Object modeling scripts:
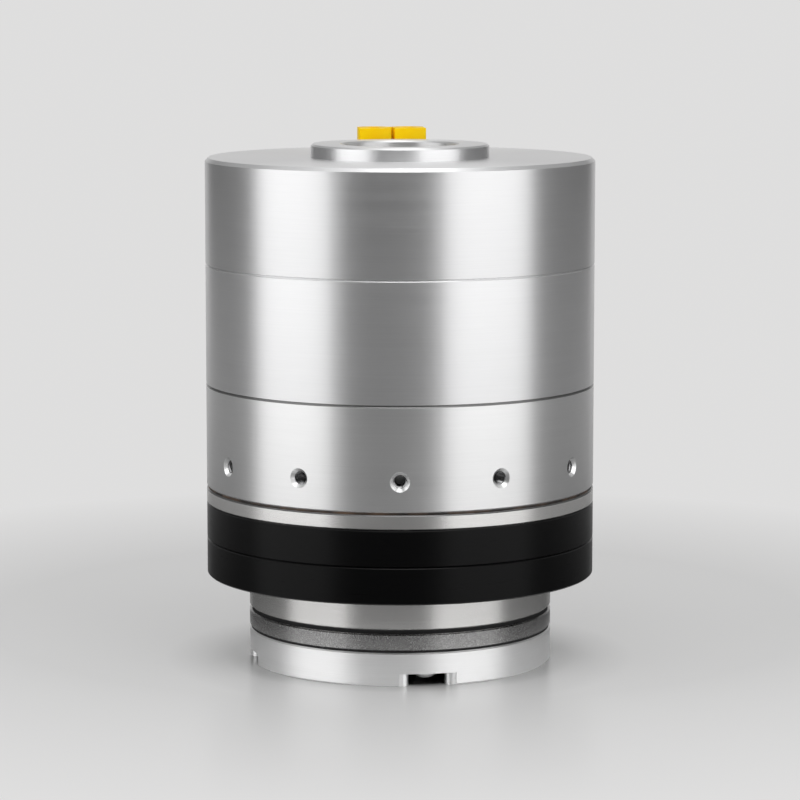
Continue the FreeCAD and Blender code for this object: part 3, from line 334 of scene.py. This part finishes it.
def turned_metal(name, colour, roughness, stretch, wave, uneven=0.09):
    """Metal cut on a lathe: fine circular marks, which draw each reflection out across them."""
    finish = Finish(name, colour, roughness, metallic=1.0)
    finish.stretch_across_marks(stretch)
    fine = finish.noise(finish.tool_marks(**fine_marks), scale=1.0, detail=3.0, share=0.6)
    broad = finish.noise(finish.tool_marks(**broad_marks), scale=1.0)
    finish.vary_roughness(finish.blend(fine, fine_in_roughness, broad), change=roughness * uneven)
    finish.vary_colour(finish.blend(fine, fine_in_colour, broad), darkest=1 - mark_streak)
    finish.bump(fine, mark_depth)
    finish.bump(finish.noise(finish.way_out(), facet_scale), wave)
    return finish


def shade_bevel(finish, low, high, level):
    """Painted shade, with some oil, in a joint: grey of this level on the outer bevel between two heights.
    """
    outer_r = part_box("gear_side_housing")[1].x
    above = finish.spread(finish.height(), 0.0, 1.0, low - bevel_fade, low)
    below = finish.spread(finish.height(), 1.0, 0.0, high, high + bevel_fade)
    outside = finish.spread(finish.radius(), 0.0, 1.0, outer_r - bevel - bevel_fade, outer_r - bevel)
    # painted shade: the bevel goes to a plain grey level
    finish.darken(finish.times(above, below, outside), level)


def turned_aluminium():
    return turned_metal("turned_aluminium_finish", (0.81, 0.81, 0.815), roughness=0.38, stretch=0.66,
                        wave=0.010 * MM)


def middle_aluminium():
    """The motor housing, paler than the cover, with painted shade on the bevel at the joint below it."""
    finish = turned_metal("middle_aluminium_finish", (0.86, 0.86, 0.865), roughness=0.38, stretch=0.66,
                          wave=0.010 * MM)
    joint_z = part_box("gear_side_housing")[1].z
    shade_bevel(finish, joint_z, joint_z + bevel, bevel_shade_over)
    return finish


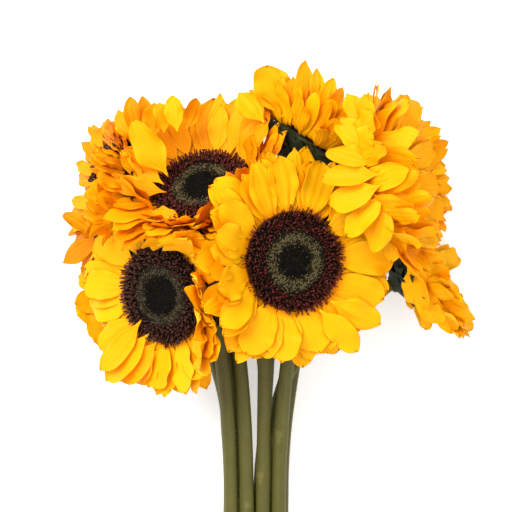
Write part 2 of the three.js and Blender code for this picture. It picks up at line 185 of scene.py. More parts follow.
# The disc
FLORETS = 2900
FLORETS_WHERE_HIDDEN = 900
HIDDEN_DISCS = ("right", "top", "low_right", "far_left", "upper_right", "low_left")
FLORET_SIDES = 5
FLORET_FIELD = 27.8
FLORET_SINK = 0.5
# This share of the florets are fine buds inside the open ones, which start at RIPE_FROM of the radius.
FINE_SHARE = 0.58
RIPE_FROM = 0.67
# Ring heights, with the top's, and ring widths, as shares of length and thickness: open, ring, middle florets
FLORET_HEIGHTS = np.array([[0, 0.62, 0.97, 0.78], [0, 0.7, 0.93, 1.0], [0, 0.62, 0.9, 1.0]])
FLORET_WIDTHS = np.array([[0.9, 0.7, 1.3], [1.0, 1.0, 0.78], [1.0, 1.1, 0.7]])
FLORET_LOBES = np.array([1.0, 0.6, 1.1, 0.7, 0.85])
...
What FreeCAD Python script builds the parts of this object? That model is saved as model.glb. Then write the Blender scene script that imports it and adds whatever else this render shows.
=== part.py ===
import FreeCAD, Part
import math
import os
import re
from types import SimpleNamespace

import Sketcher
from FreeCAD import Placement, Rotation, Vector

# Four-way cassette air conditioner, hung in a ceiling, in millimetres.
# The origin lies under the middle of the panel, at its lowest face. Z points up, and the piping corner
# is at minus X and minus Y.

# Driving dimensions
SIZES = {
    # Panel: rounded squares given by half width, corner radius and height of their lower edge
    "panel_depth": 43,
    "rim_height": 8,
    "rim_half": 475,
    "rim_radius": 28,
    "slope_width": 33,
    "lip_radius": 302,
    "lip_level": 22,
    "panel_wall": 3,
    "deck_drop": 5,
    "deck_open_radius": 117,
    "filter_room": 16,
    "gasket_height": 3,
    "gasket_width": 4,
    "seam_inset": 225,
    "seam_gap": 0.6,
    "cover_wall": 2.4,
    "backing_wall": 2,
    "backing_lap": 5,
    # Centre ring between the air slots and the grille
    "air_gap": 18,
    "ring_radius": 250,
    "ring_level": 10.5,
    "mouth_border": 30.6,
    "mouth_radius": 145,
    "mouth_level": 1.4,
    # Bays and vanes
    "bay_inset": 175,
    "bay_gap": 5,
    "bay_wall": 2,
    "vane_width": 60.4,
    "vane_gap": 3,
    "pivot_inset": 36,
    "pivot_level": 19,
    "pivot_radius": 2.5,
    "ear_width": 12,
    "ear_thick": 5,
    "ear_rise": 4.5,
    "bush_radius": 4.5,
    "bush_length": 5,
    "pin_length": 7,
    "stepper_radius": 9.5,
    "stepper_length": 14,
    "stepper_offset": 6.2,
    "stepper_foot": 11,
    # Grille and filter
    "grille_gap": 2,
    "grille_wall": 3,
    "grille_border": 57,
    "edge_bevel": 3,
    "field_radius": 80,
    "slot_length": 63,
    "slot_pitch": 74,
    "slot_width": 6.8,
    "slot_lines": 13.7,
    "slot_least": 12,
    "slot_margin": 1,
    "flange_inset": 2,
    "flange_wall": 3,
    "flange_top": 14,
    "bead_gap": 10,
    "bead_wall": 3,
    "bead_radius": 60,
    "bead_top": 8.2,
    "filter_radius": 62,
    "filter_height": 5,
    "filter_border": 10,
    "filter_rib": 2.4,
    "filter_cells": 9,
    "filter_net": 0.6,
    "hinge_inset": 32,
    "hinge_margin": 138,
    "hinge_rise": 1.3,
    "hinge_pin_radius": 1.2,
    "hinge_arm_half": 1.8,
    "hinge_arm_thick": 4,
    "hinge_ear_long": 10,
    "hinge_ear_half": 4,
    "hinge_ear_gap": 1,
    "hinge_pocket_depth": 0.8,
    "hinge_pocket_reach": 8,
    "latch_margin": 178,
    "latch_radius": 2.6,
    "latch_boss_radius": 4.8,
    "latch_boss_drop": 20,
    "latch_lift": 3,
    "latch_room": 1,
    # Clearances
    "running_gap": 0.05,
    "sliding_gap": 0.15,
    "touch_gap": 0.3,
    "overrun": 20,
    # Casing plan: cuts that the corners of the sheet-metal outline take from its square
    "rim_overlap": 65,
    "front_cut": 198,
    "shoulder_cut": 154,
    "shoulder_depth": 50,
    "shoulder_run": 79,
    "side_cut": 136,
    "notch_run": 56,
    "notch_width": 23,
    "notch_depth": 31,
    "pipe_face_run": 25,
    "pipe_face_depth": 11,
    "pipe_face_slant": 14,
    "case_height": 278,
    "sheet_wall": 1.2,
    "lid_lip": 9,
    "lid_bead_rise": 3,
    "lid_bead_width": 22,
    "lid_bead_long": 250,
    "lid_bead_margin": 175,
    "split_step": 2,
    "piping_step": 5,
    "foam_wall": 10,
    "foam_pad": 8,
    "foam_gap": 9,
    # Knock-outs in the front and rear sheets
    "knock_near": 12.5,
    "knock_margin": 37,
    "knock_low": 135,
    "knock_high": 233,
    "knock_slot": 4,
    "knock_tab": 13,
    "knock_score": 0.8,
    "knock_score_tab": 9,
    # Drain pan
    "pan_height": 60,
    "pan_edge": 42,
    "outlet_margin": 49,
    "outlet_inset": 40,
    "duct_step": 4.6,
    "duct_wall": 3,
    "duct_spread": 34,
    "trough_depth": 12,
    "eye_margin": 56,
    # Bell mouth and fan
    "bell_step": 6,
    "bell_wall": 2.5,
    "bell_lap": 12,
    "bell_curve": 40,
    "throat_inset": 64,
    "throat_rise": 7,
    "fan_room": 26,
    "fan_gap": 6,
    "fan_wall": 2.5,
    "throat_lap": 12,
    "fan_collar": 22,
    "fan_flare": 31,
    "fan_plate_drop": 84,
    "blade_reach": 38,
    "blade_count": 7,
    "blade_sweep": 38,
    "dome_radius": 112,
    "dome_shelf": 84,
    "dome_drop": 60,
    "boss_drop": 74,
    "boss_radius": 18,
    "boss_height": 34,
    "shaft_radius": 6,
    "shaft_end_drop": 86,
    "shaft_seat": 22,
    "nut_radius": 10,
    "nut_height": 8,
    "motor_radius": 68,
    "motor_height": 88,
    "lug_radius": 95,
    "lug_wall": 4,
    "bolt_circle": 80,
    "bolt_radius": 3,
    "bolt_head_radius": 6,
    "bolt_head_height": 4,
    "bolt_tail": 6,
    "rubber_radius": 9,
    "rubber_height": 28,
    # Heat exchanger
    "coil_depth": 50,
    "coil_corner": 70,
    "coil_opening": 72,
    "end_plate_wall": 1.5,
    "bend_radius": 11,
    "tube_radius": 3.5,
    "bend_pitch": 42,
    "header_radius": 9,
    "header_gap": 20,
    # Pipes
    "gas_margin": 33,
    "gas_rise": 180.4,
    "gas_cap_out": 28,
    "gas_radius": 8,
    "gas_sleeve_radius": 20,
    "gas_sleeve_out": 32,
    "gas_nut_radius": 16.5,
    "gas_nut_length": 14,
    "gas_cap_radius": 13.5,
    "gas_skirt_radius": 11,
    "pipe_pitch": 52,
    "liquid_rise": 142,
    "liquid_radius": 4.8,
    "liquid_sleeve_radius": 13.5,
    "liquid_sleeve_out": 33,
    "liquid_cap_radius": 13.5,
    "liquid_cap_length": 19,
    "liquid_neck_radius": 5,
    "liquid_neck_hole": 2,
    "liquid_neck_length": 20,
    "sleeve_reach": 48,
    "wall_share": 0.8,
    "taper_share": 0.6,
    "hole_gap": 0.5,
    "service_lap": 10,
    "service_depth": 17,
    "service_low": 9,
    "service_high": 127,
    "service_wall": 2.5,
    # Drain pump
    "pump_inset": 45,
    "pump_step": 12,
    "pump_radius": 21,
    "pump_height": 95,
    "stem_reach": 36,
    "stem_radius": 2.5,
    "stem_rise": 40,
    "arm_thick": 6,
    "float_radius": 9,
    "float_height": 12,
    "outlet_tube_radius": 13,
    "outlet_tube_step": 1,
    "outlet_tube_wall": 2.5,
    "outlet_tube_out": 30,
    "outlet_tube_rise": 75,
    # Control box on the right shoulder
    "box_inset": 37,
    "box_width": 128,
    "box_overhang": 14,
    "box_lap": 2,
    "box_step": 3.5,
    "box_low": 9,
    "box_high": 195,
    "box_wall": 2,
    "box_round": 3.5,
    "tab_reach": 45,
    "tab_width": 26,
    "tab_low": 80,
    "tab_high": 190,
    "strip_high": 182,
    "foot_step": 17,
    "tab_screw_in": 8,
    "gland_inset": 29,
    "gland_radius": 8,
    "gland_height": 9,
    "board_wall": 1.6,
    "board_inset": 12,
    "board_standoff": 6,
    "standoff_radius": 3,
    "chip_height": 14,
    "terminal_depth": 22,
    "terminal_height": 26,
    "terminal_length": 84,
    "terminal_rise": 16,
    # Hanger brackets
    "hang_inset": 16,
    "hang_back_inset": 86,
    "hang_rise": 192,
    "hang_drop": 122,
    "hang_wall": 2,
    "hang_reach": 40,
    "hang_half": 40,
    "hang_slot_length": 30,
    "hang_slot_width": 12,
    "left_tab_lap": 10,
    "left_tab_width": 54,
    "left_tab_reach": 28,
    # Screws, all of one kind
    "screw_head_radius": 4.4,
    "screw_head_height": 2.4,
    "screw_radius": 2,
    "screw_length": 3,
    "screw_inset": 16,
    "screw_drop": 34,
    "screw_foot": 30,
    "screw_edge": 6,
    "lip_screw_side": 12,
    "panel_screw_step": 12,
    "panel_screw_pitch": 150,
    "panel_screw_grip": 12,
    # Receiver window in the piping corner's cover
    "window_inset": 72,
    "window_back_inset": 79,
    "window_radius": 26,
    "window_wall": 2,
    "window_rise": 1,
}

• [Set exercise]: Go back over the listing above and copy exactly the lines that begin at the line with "Write part 2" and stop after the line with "FLORET_LOBES = np.array([1.0, 0.6, 1.1, 0.7, 0.85])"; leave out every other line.

• [Output]:
Write part 2 of the three.js and Blender code for this picture. It picks up at line 185 of scene.py. More parts follow.
# The disc
FLORETS = 2900
FLORETS_WHERE_HIDDEN = 900
HIDDEN_DISCS = ("right", "top", "low_right", "far_left", "upper_right", "low_left")
FLORET_SIDES = 5
FLORET_FIELD = 27.8
FLORET_SINK = 0.5
# This share of the florets are fine buds inside the open ones, which start at RIPE_FROM of the radius.
FINE_SHARE = 0.58
RIPE_FROM = 0.67
# Ring heights, with the top's, and ring widths, as shares of length and thickness: open, ring, middle florets
FLORET_HEIGHTS = np.array([[0, 0.62, 0.97, 0.78], [0, 0.7, 0.93, 1.0], [0, 0.62, 0.9, 1.0]])
FLORET_WIDTHS = np.array([[0.9, 0.7, 1.3], [1.0, 1.0, 0.78], [1.0, 1.1, 0.7]])
FLORET_LOBES = np.array([1.0, 0.6, 1.1, 0.7, 0.85])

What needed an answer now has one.